— start —

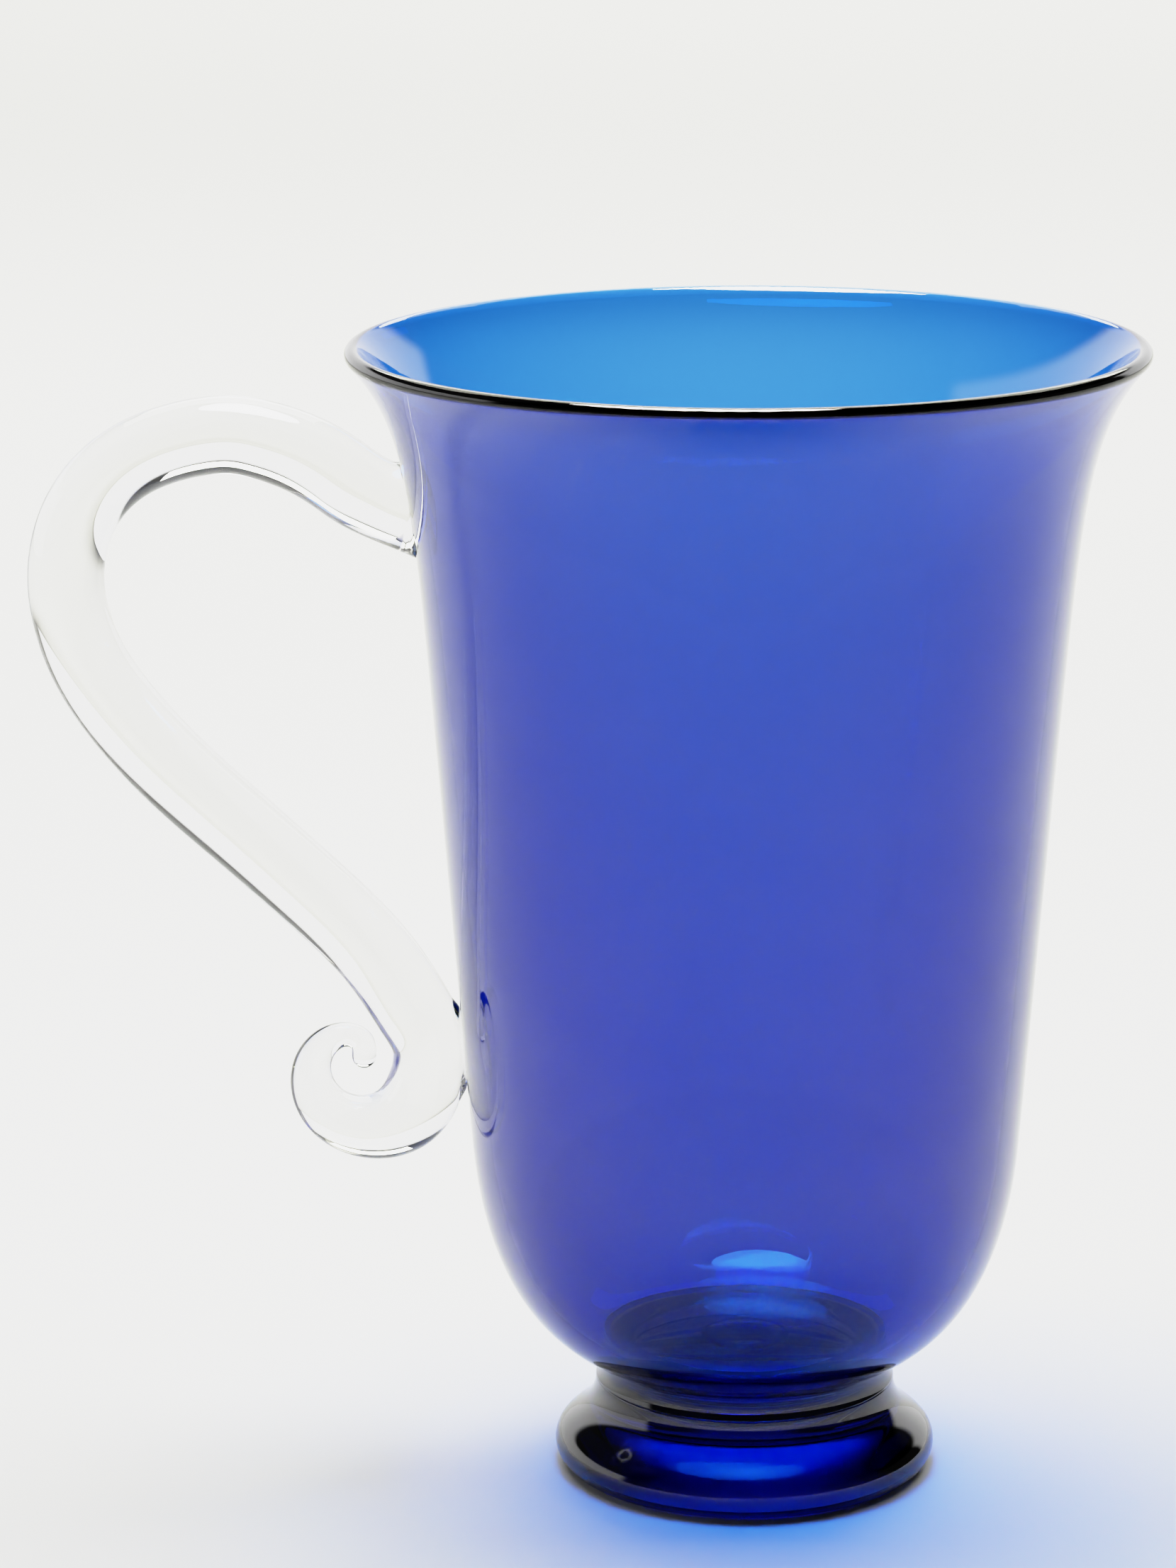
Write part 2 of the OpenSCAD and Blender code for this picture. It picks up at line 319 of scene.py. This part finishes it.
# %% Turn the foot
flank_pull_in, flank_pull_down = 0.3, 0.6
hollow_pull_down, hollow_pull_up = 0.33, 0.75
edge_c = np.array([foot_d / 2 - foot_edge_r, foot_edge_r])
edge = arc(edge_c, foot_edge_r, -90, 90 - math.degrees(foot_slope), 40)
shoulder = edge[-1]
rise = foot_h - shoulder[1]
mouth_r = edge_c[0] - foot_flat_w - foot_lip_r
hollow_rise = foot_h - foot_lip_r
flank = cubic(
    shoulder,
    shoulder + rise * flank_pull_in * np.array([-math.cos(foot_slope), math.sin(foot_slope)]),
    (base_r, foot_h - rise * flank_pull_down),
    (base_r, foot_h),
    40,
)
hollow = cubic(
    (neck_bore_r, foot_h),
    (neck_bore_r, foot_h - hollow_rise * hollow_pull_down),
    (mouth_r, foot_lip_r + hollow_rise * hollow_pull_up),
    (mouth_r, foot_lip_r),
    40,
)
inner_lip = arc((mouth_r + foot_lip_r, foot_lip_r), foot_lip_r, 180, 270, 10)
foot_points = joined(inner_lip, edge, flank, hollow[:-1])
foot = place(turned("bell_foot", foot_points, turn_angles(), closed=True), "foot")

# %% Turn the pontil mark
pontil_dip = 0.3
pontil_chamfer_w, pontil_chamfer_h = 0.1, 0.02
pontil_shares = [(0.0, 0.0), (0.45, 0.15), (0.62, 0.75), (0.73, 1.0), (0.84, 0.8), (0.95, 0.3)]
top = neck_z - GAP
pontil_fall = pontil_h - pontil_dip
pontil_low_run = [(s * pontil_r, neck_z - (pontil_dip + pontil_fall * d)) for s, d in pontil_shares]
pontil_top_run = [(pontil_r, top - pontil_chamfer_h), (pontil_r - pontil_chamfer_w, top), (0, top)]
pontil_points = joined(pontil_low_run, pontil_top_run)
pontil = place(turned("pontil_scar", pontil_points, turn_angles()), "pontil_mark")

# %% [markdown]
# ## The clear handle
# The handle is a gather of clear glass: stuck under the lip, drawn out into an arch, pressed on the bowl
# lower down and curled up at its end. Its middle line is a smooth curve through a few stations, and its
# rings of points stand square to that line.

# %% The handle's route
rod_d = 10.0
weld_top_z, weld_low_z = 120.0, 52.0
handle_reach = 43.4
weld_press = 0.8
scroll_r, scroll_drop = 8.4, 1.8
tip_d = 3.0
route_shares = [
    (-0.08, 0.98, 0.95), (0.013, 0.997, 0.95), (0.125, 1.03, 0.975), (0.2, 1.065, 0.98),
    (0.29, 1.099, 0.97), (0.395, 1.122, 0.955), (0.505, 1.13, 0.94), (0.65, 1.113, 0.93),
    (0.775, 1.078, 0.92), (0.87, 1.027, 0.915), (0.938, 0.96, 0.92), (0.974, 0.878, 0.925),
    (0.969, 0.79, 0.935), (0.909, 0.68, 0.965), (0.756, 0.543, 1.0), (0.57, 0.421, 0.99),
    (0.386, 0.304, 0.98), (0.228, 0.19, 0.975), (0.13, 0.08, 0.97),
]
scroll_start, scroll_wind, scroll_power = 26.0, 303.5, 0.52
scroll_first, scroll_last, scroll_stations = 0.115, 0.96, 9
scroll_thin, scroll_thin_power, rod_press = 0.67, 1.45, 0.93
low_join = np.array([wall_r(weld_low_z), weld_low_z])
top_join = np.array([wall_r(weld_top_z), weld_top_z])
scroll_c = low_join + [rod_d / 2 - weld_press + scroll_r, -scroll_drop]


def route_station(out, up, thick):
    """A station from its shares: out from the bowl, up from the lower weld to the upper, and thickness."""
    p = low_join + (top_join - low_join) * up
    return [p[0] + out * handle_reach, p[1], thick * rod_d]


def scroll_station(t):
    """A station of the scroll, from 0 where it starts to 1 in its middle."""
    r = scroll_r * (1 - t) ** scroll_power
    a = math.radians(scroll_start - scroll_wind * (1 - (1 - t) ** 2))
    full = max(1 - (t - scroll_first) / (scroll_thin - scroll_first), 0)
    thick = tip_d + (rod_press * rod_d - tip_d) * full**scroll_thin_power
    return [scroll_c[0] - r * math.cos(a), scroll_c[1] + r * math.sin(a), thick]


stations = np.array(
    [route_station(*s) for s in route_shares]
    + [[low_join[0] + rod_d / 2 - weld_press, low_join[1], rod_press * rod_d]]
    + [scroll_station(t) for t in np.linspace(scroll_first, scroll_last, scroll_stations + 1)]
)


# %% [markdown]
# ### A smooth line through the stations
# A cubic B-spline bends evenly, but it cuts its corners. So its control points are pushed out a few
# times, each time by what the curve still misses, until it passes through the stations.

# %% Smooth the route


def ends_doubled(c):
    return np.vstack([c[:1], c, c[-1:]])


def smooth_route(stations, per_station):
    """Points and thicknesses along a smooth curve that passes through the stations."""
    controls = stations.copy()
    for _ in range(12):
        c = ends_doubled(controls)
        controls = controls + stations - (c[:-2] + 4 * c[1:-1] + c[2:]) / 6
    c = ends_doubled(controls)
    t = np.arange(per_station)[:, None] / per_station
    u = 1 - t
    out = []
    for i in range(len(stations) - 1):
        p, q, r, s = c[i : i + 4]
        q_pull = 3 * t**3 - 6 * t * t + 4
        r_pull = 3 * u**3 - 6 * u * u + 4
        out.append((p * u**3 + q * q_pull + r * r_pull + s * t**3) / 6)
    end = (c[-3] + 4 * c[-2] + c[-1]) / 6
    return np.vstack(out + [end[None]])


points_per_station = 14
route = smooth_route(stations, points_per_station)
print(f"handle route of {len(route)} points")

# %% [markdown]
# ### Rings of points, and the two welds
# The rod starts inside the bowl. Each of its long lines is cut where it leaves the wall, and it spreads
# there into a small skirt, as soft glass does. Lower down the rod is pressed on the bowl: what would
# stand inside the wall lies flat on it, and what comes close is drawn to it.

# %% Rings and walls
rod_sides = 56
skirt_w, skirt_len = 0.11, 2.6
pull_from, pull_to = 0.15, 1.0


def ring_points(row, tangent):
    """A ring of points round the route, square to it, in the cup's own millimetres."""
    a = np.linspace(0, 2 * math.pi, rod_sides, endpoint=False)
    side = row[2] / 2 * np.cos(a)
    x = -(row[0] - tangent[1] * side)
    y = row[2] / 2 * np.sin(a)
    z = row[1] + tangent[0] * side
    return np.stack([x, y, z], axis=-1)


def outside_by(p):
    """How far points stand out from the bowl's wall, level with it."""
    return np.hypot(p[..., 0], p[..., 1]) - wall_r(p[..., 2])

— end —

Quote the listing in full, please, keeping every line exact.

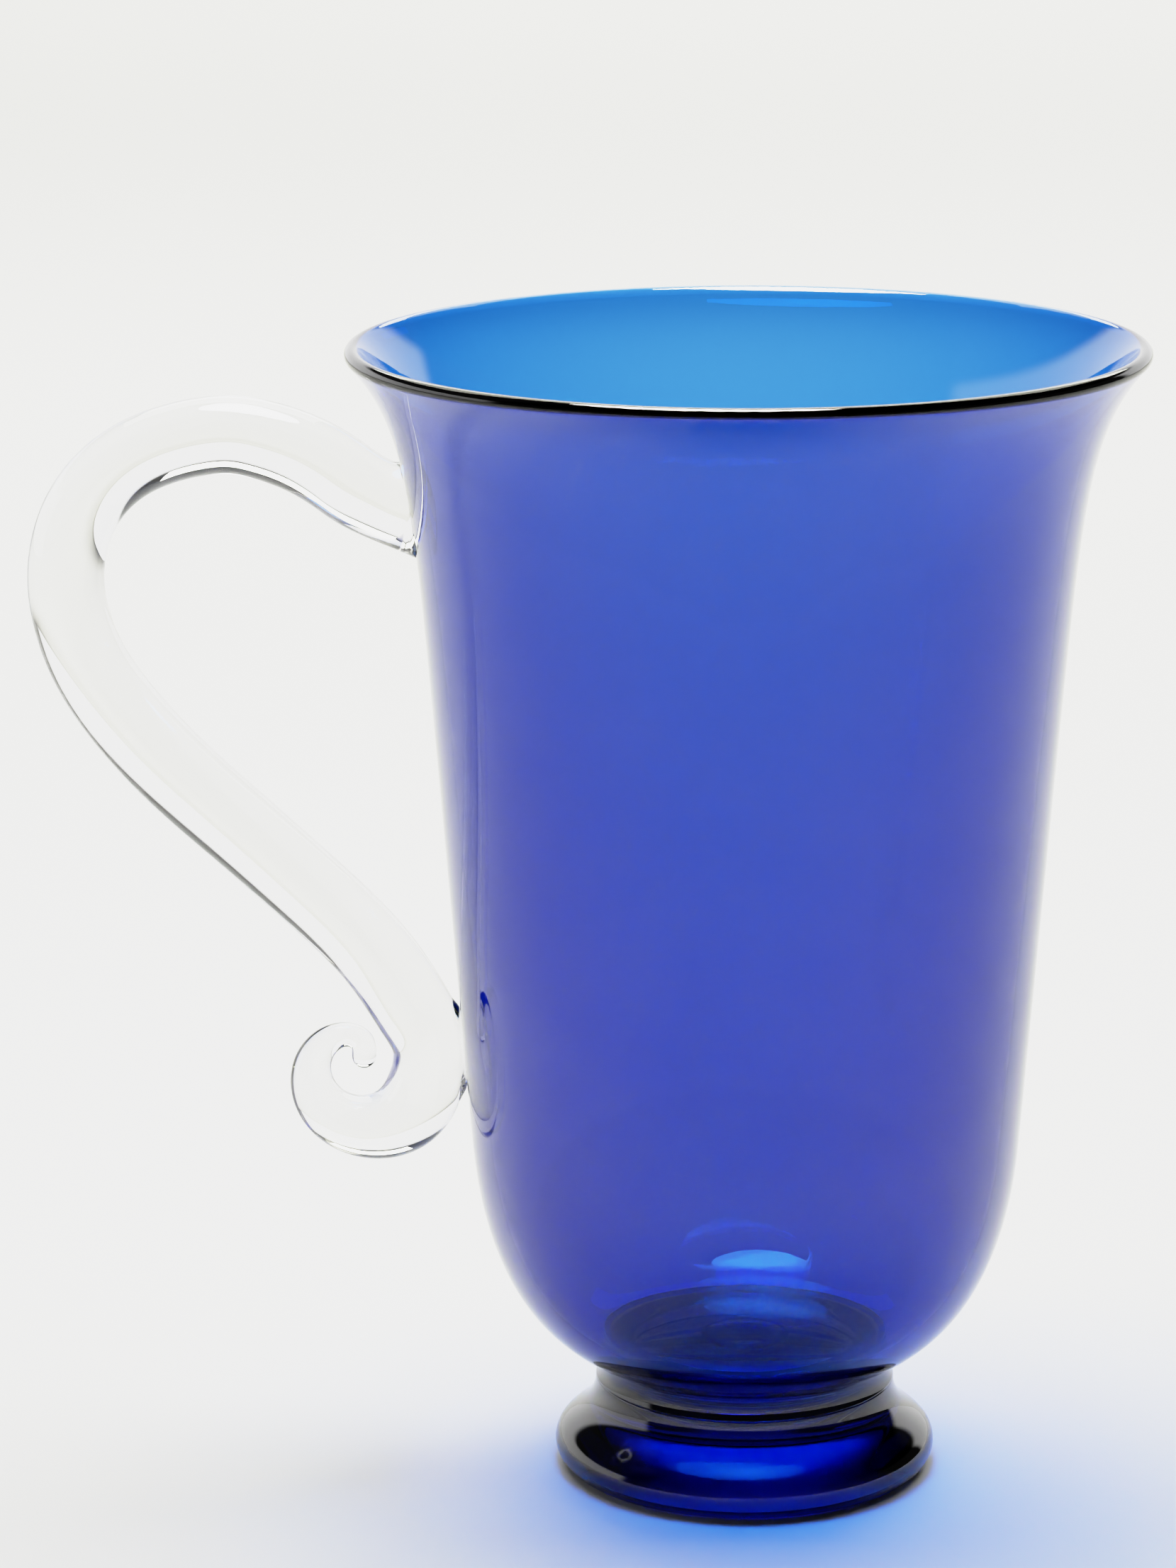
Write part 2 of the OpenSCAD and Blender code for this picture. It picks up at line 319 of scene.py. This part finishes it.
# %% Turn the foot
flank_pull_in, flank_pull_down = 0.3, 0.6
hollow_pull_down, hollow_pull_up = 0.33, 0.75
edge_c = np.array([foot_d / 2 - foot_edge_r, foot_edge_r])
edge = arc(edge_c, foot_edge_r, -90, 90 - math.degrees(foot_slope), 40)
shoulder = edge[-1]
rise = foot_h - shoulder[1]
mouth_r = edge_c[0] - foot_flat_w - foot_lip_r
hollow_rise = foot_h - foot_lip_r
flank = cubic(
    shoulder,
    shoulder + rise * flank_pull_in * np.array([-math.cos(foot_slope), math.sin(foot_slope)]),
    (base_r, foot_h - rise * flank_pull_down),
    (base_r, foot_h),
    40,
)
hollow = cubic(
    (neck_bore_r, foot_h),
    (neck_bore_r, foot_h - hollow_rise * hollow_pull_down),
    (mouth_r, foot_lip_r + hollow_rise * hollow_pull_up),
    (mouth_r, foot_lip_r),
    40,
)
inner_lip = arc((mouth_r + foot_lip_r, foot_lip_r), foot_lip_r, 180, 270, 10)
foot_points = joined(inner_lip, edge, flank, hollow[:-1])
foot = place(turned("bell_foot", foot_points, turn_angles(), closed=True), "foot")

# %% Turn the pontil mark
pontil_dip = 0.3
pontil_chamfer_w, pontil_chamfer_h = 0.1, 0.02
pontil_shares = [(0.0, 0.0), (0.45, 0.15), (0.62, 0.75), (0.73, 1.0), (0.84, 0.8), (0.95, 0.3)]
top = neck_z - GAP
pontil_fall = pontil_h - pontil_dip
pontil_low_run = [(s * pontil_r, neck_z - (pontil_dip + pontil_fall * d)) for s, d in pontil_shares]
pontil_top_run = [(pontil_r, top - pontil_chamfer_h), (pontil_r - pontil_chamfer_w, top), (0, top)]
pontil_points = joined(pontil_low_run, pontil_top_run)
pontil = place(turned("pontil_scar", pontil_points, turn_angles()), "pontil_mark")

# %% [markdown]
# ## The clear handle
# The handle is a gather of clear glass: stuck under the lip, drawn out into an arch, pressed on the bowl
# lower down and curled up at its end. Its middle line is a smooth curve through a few stations, and its
# rings of points stand square to that line.

# %% The handle's route
rod_d = 10.0
weld_top_z, weld_low_z = 120.0, 52.0
handle_reach = 43.4
weld_press = 0.8
scroll_r, scroll_drop = 8.4, 1.8
tip_d = 3.0
route_shares = [
    (-0.08, 0.98, 0.95), (0.013, 0.997, 0.95), (0.125, 1.03, 0.975), (0.2, 1.065, 0.98),
    (0.29, 1.099, 0.97), (0.395, 1.122, 0.955), (0.505, 1.13, 0.94), (0.65, 1.113, 0.93),
    (0.775, 1.078, 0.92), (0.87, 1.027, 0.915), (0.938, 0.96, 0.92), (0.974, 0.878, 0.925),
    (0.969, 0.79, 0.935), (0.909, 0.68, 0.965), (0.756, 0.543, 1.0), (0.57, 0.421, 0.99),
    (0.386, 0.304, 0.98), (0.228, 0.19, 0.975), (0.13, 0.08, 0.97),
]
scroll_start, scroll_wind, scroll_power = 26.0, 303.5, 0.52
scroll_first, scroll_last, scroll_stations = 0.115, 0.96, 9
scroll_thin, scroll_thin_power, rod_press = 0.67, 1.45, 0.93
low_join = np.array([wall_r(weld_low_z), weld_low_z])
top_join = np.array([wall_r(weld_top_z), weld_top_z])
scroll_c = low_join + [rod_d / 2 - weld_press + scroll_r, -scroll_drop]


def route_station(out, up, thick):
    """A station from its shares: out from the bowl, up from the lower weld to the upper, and thickness."""
    p = low_join + (top_join - low_join) * up
    return [p[0] + out * handle_reach, p[1], thick * rod_d]


def scroll_station(t):
    """A station of the scroll, from 0 where it starts to 1 in its middle."""
    r = scroll_r * (1 - t) ** scroll_power
    a = math.radians(scroll_start - scroll_wind * (1 - (1 - t) ** 2))
    full = max(1 - (t - scroll_first) / (scroll_thin - scroll_first), 0)
    thick = tip_d + (rod_press * rod_d - tip_d) * full**scroll_thin_power
    return [scroll_c[0] - r * math.cos(a), scroll_c[1] + r * math.sin(a), thick]


stations = np.array(
    [route_station(*s) for s in route_shares]
    + [[low_join[0] + rod_d / 2 - weld_press, low_join[1], rod_press * rod_d]]
    + [scroll_station(t) for t in np.linspace(scroll_first, scroll_last, scroll_stations + 1)]
)


# %% [markdown]
# ### A smooth line through the stations
# A cubic B-spline bends evenly, but it cuts its corners. So its control points are pushed out a few
# times, each time by what the curve still misses, until it passes through the stations.

# %% Smooth the route


def ends_doubled(c):
    return np.vstack([c[:1], c, c[-1:]])


def smooth_route(stations, per_station):
    """Points and thicknesses along a smooth curve that passes through the stations."""
    controls = stations.copy()
    for _ in range(12):
        c = ends_doubled(controls)
        controls = controls + stations - (c[:-2] + 4 * c[1:-1] + c[2:]) / 6
    c = ends_doubled(controls)
    t = np.arange(per_station)[:, None] / per_station
    u = 1 - t
    out = []
    for i in range(len(stations) - 1):
        p, q, r, s = c[i : i + 4]
        q_pull = 3 * t**3 - 6 * t * t + 4
        r_pull = 3 * u**3 - 6 * u * u + 4
        out.append((p * u**3 + q * q_pull + r * r_pull + s * t**3) / 6)
    end = (c[-3] + 4 * c[-2] + c[-1]) / 6
    return np.vstack(out + [end[None]])


points_per_station = 14
route = smooth_route(stations, points_per_station)
print(f"handle route of {len(route)} points")

# %% [markdown]
# ### Rings of points, and the two welds
# The rod starts inside the bowl. Each of its long lines is cut where it leaves the wall, and it spreads
# there into a small skirt, as soft glass does. Lower down the rod is pressed on the bowl: what would
# stand inside the wall lies flat on it, and what comes close is drawn to it.

# %% Rings and walls
rod_sides = 56
skirt_w, skirt_len = 0.11, 2.6
pull_from, pull_to = 0.15, 1.0


def ring_points(row, tangent):
    """A ring of points round the route, square to it, in the cup's own millimetres."""
    a = np.linspace(0, 2 * math.pi, rod_sides, endpoint=False)
    side = row[2] / 2 * np.cos(a)
    x = -(row[0] - tangent[1] * side)
    y = row[2] / 2 * np.sin(a)
    z = row[1] + tangent[0] * side
    return np.stack([x, y, z], axis=-1)


def outside_by(p):
    """How far points stand out from the bowl's wall, level with it."""
    return np.hypot(p[..., 0], p[..., 1]) - wall_r(p[..., 2])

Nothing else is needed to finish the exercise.